● **EXERCISE DETAILS**
Read the data and repeat all of it exactly.

━━ DATASET SECTION ━━

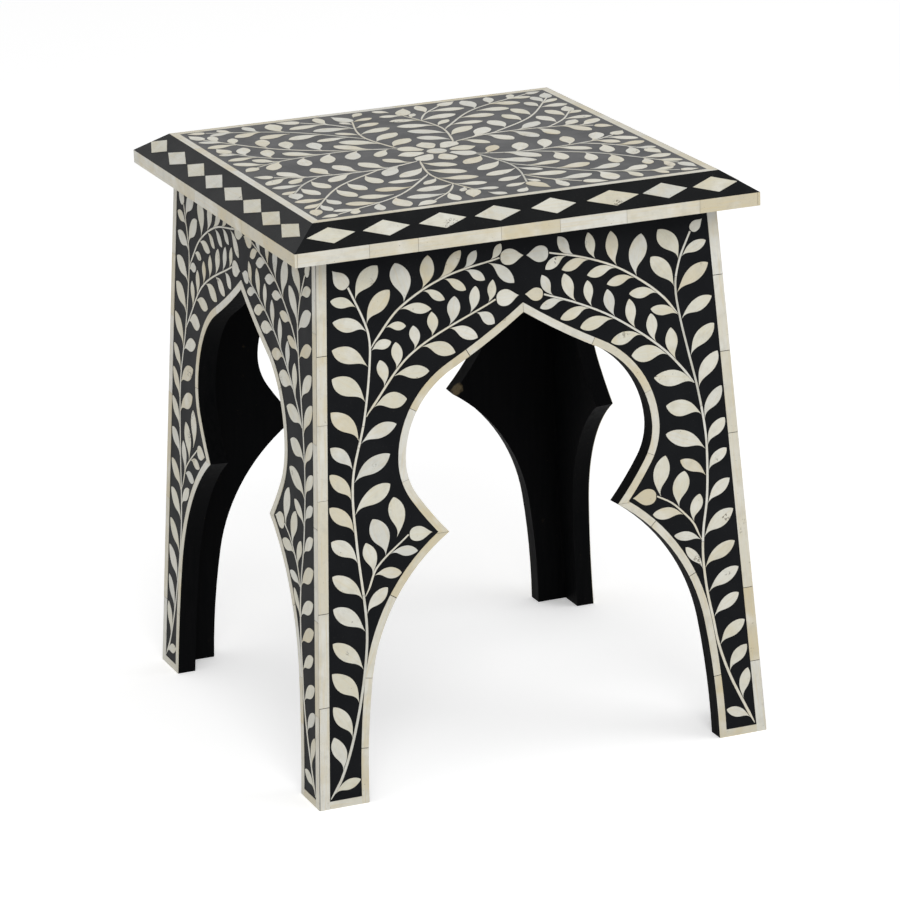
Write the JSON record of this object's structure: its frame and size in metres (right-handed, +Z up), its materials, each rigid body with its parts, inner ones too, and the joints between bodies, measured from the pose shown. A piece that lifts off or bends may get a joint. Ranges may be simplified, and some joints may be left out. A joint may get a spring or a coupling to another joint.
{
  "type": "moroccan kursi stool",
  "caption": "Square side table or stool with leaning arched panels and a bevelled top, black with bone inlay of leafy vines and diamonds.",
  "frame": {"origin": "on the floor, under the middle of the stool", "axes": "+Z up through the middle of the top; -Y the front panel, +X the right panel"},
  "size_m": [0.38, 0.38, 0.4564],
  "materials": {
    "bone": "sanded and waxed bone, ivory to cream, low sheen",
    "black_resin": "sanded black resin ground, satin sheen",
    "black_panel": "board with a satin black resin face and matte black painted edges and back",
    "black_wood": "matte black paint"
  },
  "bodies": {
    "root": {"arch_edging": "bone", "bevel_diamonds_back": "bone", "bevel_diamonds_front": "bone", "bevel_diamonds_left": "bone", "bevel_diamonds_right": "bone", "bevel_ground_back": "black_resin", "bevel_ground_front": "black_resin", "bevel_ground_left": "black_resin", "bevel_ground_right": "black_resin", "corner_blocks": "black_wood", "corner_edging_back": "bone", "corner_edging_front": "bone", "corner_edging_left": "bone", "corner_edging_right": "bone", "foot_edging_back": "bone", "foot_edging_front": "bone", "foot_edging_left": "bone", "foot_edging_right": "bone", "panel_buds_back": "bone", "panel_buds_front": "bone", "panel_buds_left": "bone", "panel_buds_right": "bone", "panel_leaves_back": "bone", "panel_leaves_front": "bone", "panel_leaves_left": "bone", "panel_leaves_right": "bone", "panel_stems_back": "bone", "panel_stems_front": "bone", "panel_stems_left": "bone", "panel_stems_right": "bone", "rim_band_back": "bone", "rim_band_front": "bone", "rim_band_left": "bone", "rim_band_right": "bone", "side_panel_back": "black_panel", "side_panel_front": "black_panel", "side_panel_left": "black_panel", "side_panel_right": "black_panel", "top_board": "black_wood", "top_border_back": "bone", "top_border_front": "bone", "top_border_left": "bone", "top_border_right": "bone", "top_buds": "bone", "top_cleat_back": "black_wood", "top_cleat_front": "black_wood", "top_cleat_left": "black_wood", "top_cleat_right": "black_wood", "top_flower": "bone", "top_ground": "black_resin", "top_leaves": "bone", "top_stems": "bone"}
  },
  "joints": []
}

━━━

● **ANSWER TO THIS TASK**
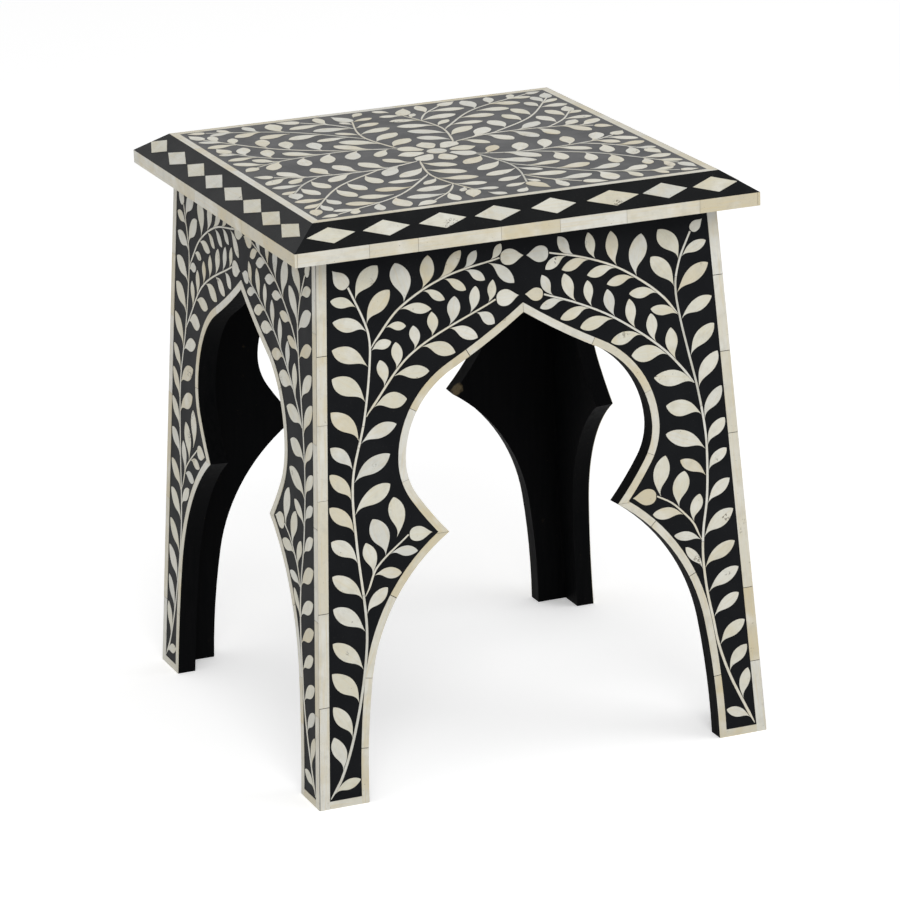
Write the JSON record of this object's structure: its frame and size in metres (right-handed, +Z up), its materials, each rigid body with its parts, inner ones too, and the joints between bodies, measured from the pose shown. A piece that lifts off or bends may get a joint. Ranges may be simplified, and some joints may be left out. A joint may get a spring or a coupling to another joint.
{
  "type": "moroccan kursi stool",
  "caption": "Square side table or stool with leaning arched panels and a bevelled top, black with bone inlay of leafy vines and diamonds.",
  "frame": {"origin": "on the floor, under the middle of the stool", "axes": "+Z up through the middle of the top; -Y the front panel, +X the right panel"},
  "size_m": [0.38, 0.38, 0.4564],
  "materials": {
    "bone": "sanded and waxed bone, ivory to cream, low sheen",
    "black_resin": "sanded black resin ground, satin sheen",
    "black_panel": "board with a satin black resin face and matte black painted edges and back",
    "black_wood": "matte black paint"
  },
  "bodies": {
    "root": {"arch_edging": "bone", "bevel_diamonds_back": "bone", "bevel_diamonds_front": "bone", "bevel_diamonds_left": "bone", "bevel_diamonds_right": "bone", "bevel_ground_back": "black_resin", "bevel_ground_front": "black_resin", "bevel_ground_left": "black_resin", "bevel_ground_right": "black_resin", "corner_blocks": "black_wood", "corner_edging_back": "bone", "corner_edging_front": "bone", "corner_edging_left": "bone", "corner_edging_right": "bone", "foot_edging_back": "bone", "foot_edging_front": "bone", "foot_edging_left": "bone", "foot_edging_right": "bone", "panel_buds_back": "bone", "panel_buds_front": "bone", "panel_buds_left": "bone", "panel_buds_right": "bone", "panel_leaves_back": "bone", "panel_leaves_front": "bone", "panel_leaves_left": "bone", "panel_leaves_right": "bone", "panel_stems_back": "bone", "panel_stems_front": "bone", "panel_stems_left": "bone", "panel_stems_right": "bone", "rim_band_back": "bone", "rim_band_front": "bone", "rim_band_left": "bone", "rim_band_right": "bone", "side_panel_back": "black_panel", "side_panel_front": "black_panel", "side_panel_left": "black_panel", "side_panel_right": "black_panel", "top_board": "black_wood", "top_border_back": "bone", "top_border_front": "bone", "top_border_left": "bone", "top_border_right": "bone", "top_buds": "bone", "top_cleat_back": "black_wood", "top_cleat_front": "black_wood", "top_cleat_left": "black_wood", "top_cleat_right": "black_wood", "top_flower": "bone", "top_ground": "black_resin", "top_leaves": "bone", "top_stems": "bone"}
  },
  "joints": []
}